We believe that the workforce challenges in the NHS in England now present a greater threat to the delivery and quality of health services than the funding challenges.

This briefing sets out the reasons why the long-term plan and a supporting workforce strategy must address these urgent and mounting challenges:

  • Across NHS trusts there is a shortage of more than 100,000 staff. Based on current trends, we project that the gap between staff needed and the number available could reach almost 250,000 by 2030. If the emerging trend of staff leaving the workforce early continues and the pipeline of newly trained staff and international recruits does not rise sufficiently, this number could be more than 350,000 by 2030.
  • The current shortages are due to a number of factors, including the fragmentation of responsibility for workforce issues at a national level; poor workforce planning; cuts in funding for training places; restrictive immigration policies exacerbated by Brexit; and worryingly high numbers of doctors and nurses leaving their jobs early.
  • Central investment in education and training has dropped from 5% of health spending in 2006/7 to 3% in 2018/19. Had the previous share of health spending been maintained, investment would be £2bn higher.
  • Current workforce shortages are taking a significant toll on the health and wellbeing of staff. There is also evidence of discrimination and inequalities in pay and career progression, which must be addressed.
  • If substantial staff shortages continue, they could lead to growing waiting lists, deteriorating care quality and the risk that some of the £20.5bn secured for NHS front-line services will go unspent: even if commissioners have the resources to commission additional activity, health care providers may not have the staff to deliver it.

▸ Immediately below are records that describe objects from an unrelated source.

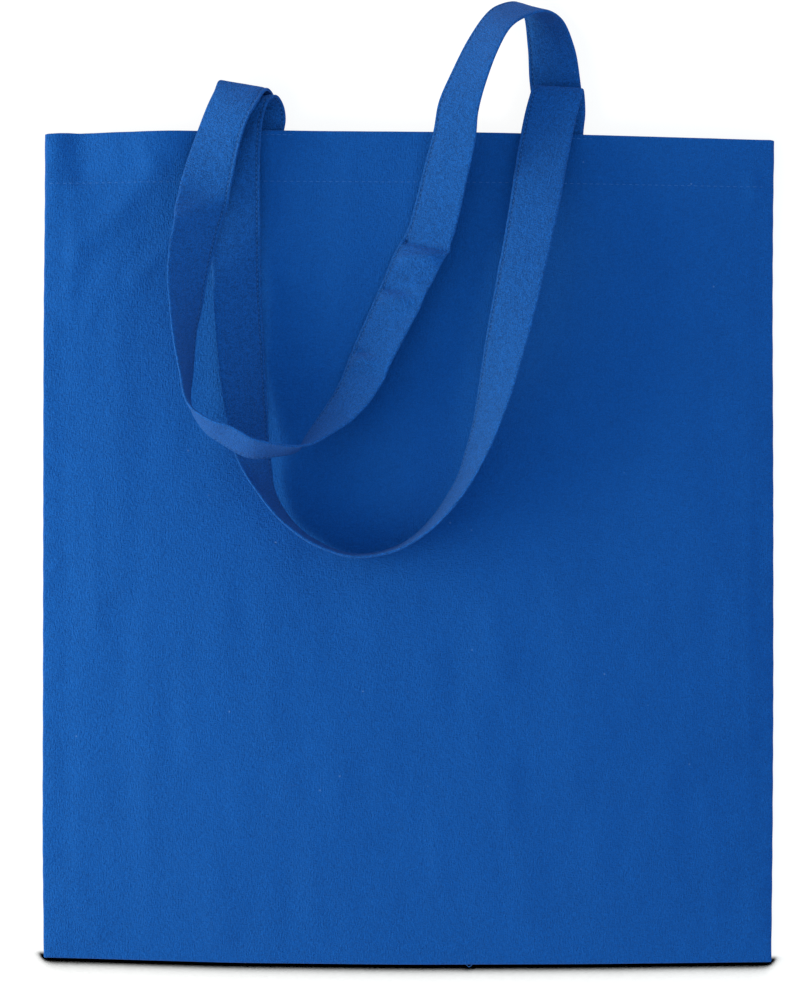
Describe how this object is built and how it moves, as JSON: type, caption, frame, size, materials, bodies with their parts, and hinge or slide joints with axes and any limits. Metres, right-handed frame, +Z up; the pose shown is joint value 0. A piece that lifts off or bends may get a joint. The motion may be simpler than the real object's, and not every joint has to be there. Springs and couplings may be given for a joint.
{
  "type": "cotton shopping bag",
  "caption": "Flat woven cotton tote for shopping, lying on its back panel, with a hemmed open mouth and long tape handles looped over the front panel.",
  "frame": {"origin": "middle of the back panel's underside, on the surface that the bag lies on", "axes": "+Z up out of the front panel, +Y from the bottom fold to the mouth, +X across the bag, to the right when it is seen from the front"},
  "size_m": [0.37, 0.4869, 0.0623],
  "materials": {
    "bag_body": "plain-woven cotton, royal blue, matt",
    "front_handle": "folded and stitched tape of the same blue cotton, matt",
    "back_handle": "folded and stitched tape of the same blue cotton, matt"
  },
  "bodies": {
    "root": {"bag_body": "bag_body", "front_handle": "front_handle", "back_handle": "back_handle"}
  },
  "joints": []
}
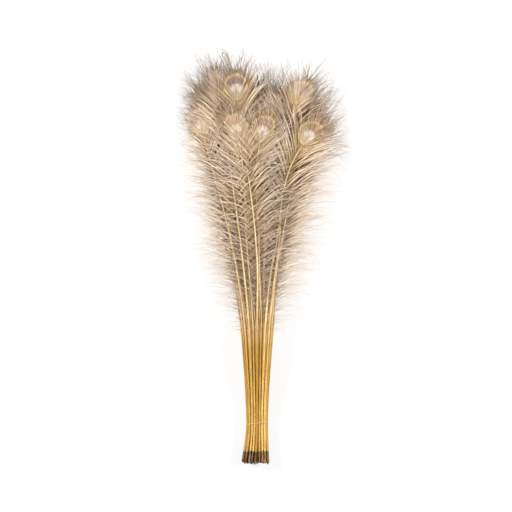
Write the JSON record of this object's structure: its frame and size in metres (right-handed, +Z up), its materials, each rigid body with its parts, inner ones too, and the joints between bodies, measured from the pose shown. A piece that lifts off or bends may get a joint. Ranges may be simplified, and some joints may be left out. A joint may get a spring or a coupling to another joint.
{
  "type": "tied bunch of peacock feathers",
  "caption": "Tied bunch of bleached peacock tail feathers with pale eyes, lying flat, its bare golden quills bound by a thread.",
  "frame": {"origin": "on the surface that the bunch lies on, under the middle of its bounding box", "axes": "+Y along the bunch from the quill ends to the feather tips, +X across it to the right of a viewer who looks down with the tips pointing away, +Z up"},
  "size_m": [0.3488, 0.8359, 0.0611],
  "materials": {
    "feather": "matte",
    "thread": "matte"
  },
  "bodies": {
    "root": {"feather_01": "feather", "feather_02": "feather", "feather_03": "feather", "feather_04": "feather", "feather_05": "feather", "feather_06": "feather", "feather_07": "feather", "feather_08": "feather", "feather_09": "feather", "feather_10": "feather", "feather_11": "feather", "feather_12": "feather", "feather_13": "feather", "feather_14": "feather", "feather_15": "feather", "feather_16": "feather", "feather_17": "feather", "feather_18": "feather", "feather_19": "feather", "feather_20": "feather", "feather_21": "feather", "feather_22": "feather", "feather_23": "feather", "feather_24": "feather", "feather_25": "feather", "feather_26": "feather", "feather_27": "feather", "feather_28": "feather", "feather_29": "feather", "feather_30": "feather", "feather_31": "feather", "feather_32": "feather", "feather_33": "feather", "feather_34": "feather", "feather_35": "feather", "feather_36": "feather", "feather_37": "feather", "feather_38": "feather", "feather_39": "feather", "feather_40": "feather", "feather_41": "feather", "feather_42": "feather", "feather_43": "feather", "feather_44": "feather", "feather_45": "feather", "feather_46": "feather", "feather_47": "feather", "feather_48": "feather", "feather_49": "feather", "feather_50": "feather", "binding_thread": "thread"}
  },
  "joints": []
}
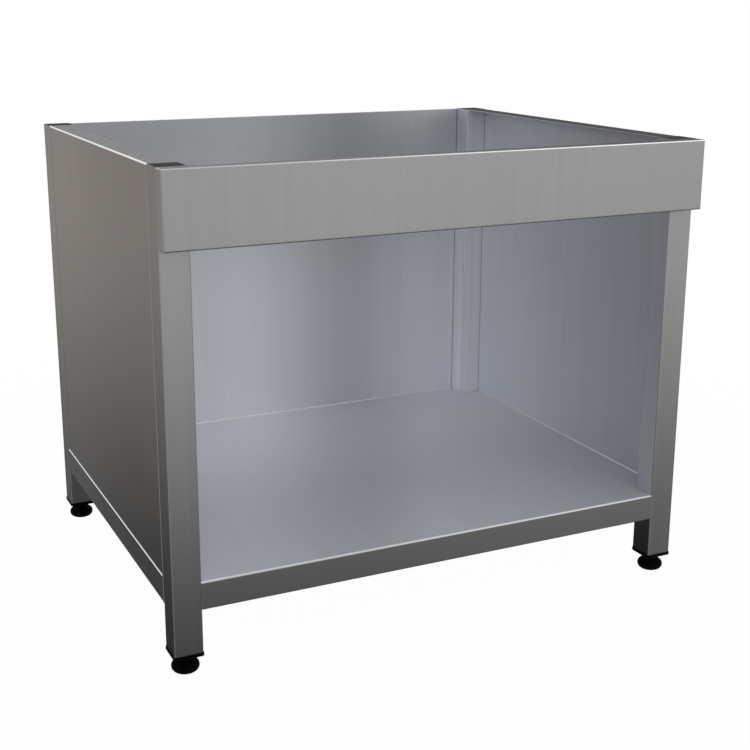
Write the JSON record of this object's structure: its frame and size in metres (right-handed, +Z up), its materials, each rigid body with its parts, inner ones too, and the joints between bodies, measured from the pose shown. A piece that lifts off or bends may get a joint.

Given these issues, the forthcoming long-term plan must be clearly linked to a strategy to address the workforce crisis. We believe the plan and a supporting workforce strategy will need to pass five key tests. Our tests require that the plan includes a funded and credible strategy to:

  1. address workforce shortages in the short term
  2. address workforce shortages in the long term
  3. support new ways of working
  4. address race and gender inequalities in pay and progression
  5. strengthen workforce and service planning at all levels of the system.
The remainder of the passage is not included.